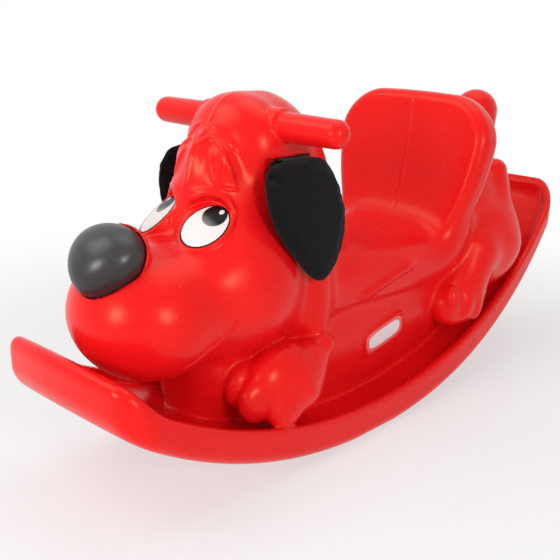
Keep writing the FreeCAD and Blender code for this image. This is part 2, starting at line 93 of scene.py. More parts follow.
def ellipsoid(p, centre, radii, turn=None):
    q = p - np.array(centre, float)
    if turn is not None:
        q = q @ turn
    r = np.array(radii, float)
    k0 = np.sqrt(((q / r) ** 2).sum(-1))
    k1 = np.sqrt(((q / (r * r)) ** 2).sum(-1)) + TINY
    return k0 * (k0 - 1) / k1


def ball(p, centre, radius):
    return np.linalg.norm(p - np.array(centre), axis=-1) - radius


def rod(p, a, b, ra, rb):
    """Round bar from a to b, its radius going from ra to rb."""
    a, b = np.array(a, float), np.array(b, float)
    t = np.clip(((p - a) @ (b - a)) / ((b - a) @ (b - a)), 0, 1)
    return np.linalg.norm(p - a - t[..., None] * (b - a), axis=-1) - (ra + (rb - ra) * t)


def path(p, points, radius):
    """Round cord along a line of points."""
    d = rod(p, points[0], points[1], radius, radius)
    for a, b in zip(points[1:], points[2:]):
        d = np.minimum(d, rod(p, a, b, radius, radius))
    return d


def ease(x, a, b):
    """Smooth step from 0 at a to 1 at b."""
    t = np.clip((x - a) / (b - a), 0, 1)
    return t * t * (3 - 2 * t)


def smooth(x, places, values, entries=400):
    """Smooth curve through the values, as a fine table."""
    xs, ys = np.array(places, float), np.array(values, float)
    slope = np.gradient(ys, xs)
    fine = np.linspace(xs[0], xs[-1], entries)
    i = np.clip(np.searchsorted(xs, fine) - 1, 0, len(xs) - 2)
    span = xs[i + 1] - xs[i]
    t = (fine - xs[i]) / span
    table = ((2 * t ** 3 - 3 * t ** 2 + 1) * ys[i] + (3 * t ** 2 - 2 * t ** 3) * ys[i + 1]
             + span * ((t ** 3 - 2 * t ** 2 + t) * slope[i] + (t ** 3 - t ** 2) * slope[i + 1]))
    return np.interp(x, fine, table)


# Tray, trunk and seat back

HALF_LENGTH = 442.5
ROCKER_RADIUS, ROCKER_MIDDLE = 654.0, -45.0
ROCKER_SINK = 1.2  # the arc dips this far under the floor and is cut flat there
TRAY_HALF_WIDTH = 122
TRAY_NARROWS_FROM, TRAY_NARROWING = 60, 5180  # behind this y, by its square over this
BOW_RADIUS = 620  # of the front end as seen from above
RIM_HEIGHT, PROW_RISE = 44, 17
FOOTWELL_FLOOR, TRAY_WALL, PROW_WALL = 28, 11, 22

TRUNK_TOP = ((-300, -120, -60, 0, 60, 127, 180, 260, 330, 400),
             (190, 235, 246, 243, 239, 240, 262, 292, 288, 250))
TRUNK_HALF_WIDTH = ((-330, -250, -150, -50, 60, 150, 250, 330, 400), (50, 66, 80, 88, 95, 98, 88, 68, 44))
TRUNK_SECTION = ((-0.1, 0.0, 0.15, 0.35, 0.50, 0.58, 0.62, 0.68, 0.75, 0.84, 0.94, 1.05),
                 (0.52, 0.54, 0.68, 0.83, 0.885, 0.875, 0.885, 0.955, 0.99, 1.0, 0.93, 0.8))
CHEST_FRONT, RUMP_END = -283.5, 395

SEAT_BACK_MIDDLE = np.array([0, 144, 300.0])
SEAT_BACK_LEAN = -12
SEAT_BACK_HALF_WIDTH = ((-120, -60, 0, 50, 120), (90, 104, 120, 126, 122))


def arc(y):
    """Height of the rocker's arc."""
    rise = np.sqrt(np.maximum(ROCKER_RADIUS ** 2 - (y - ROCKER_MIDDLE) ** 2, 1))
    return ROCKER_RADIUS - rise - ROCKER_SINK


def tray(q):
    """Rocker tray with its hollow, the rim rising to a prow."""
    x, y, z = axes(q)
    base = arc(y)
    radial = np.hypot(y - ROCKER_MIDDLE, z - ROCKER_RADIUS)
    slope = np.clip((ROCKER_RADIUS - z) / np.maximum(radial, 1), 0.5, 1)
    bow = np.hypot(x, np.minimum(y + HALF_LENGTH - BOW_RADIUS, 0)) - BOW_RADIUS
    side = x - (TRAY_HALF_WIDTH - np.maximum(y - TRAY_NARROWS_FROM, 0) ** 2 / TRAY_NARROWING)
    outline = rmax(rmax(bow, side, 33), y - HALF_LENGTH + 1, 42)
    prow = ease(-y, 384, 426)
    under = np.maximum(np.hypot(y - ROCKER_MIDDLE, z - ROCKER_RADIUS + ROCKER_SINK) - ROCKER_RADIUS, -z)
    wall = rmax(outline, under, 15)
    top = (z - base - RIM_HEIGHT - PROW_RISE * prow) * slope
    solid = rmax(wall, top, 4) * (1 - prow) + rmax(wall, top, 19) * prow
    hollow = rmax(outline + TRAY_WALL + PROW_WALL * prow, (base + FOOTWELL_FLOOR - z) * slope, 9)
    return smax(solid, -hollow, 3)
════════
_What needs to be done_
The lines from the top of the data above down to the line containing "return t * t * (3 - 2 * t)" are to be copied exactly; no other line should appear.

_Full answer_
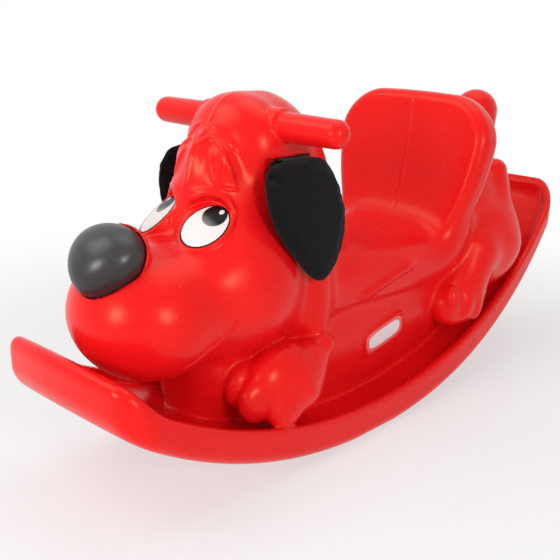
Keep writing the FreeCAD and Blender code for this image. This is part 2, starting at line 93 of scene.py. More parts follow.
def ellipsoid(p, centre, radii, turn=None):
    q = p - np.array(centre, float)
    if turn is not None:
        q = q @ turn
    r = np.array(radii, float)
    k0 = np.sqrt(((q / r) ** 2).sum(-1))
    k1 = np.sqrt(((q / (r * r)) ** 2).sum(-1)) + TINY
    return k0 * (k0 - 1) / k1


def ball(p, centre, radius):
    return np.linalg.norm(p - np.array(centre), axis=-1) - radius


def rod(p, a, b, ra, rb):
    """Round bar from a to b, its radius going from ra to rb."""
    a, b = np.array(a, float), np.array(b, float)
    t = np.clip(((p - a) @ (b - a)) / ((b - a) @ (b - a)), 0, 1)
    return np.linalg.norm(p - a - t[..., None] * (b - a), axis=-1) - (ra + (rb - ra) * t)


def path(p, points, radius):
    """Round cord along a line of points."""
    d = rod(p, points[0], points[1], radius, radius)
    for a, b in zip(points[1:], points[2:]):
        d = np.minimum(d, rod(p, a, b, radius, radius))
    return d


def ease(x, a, b):
    """Smooth step from 0 at a to 1 at b."""
    t = np.clip((x - a) / (b - a), 0, 1)
    return t * t * (3 - 2 * t)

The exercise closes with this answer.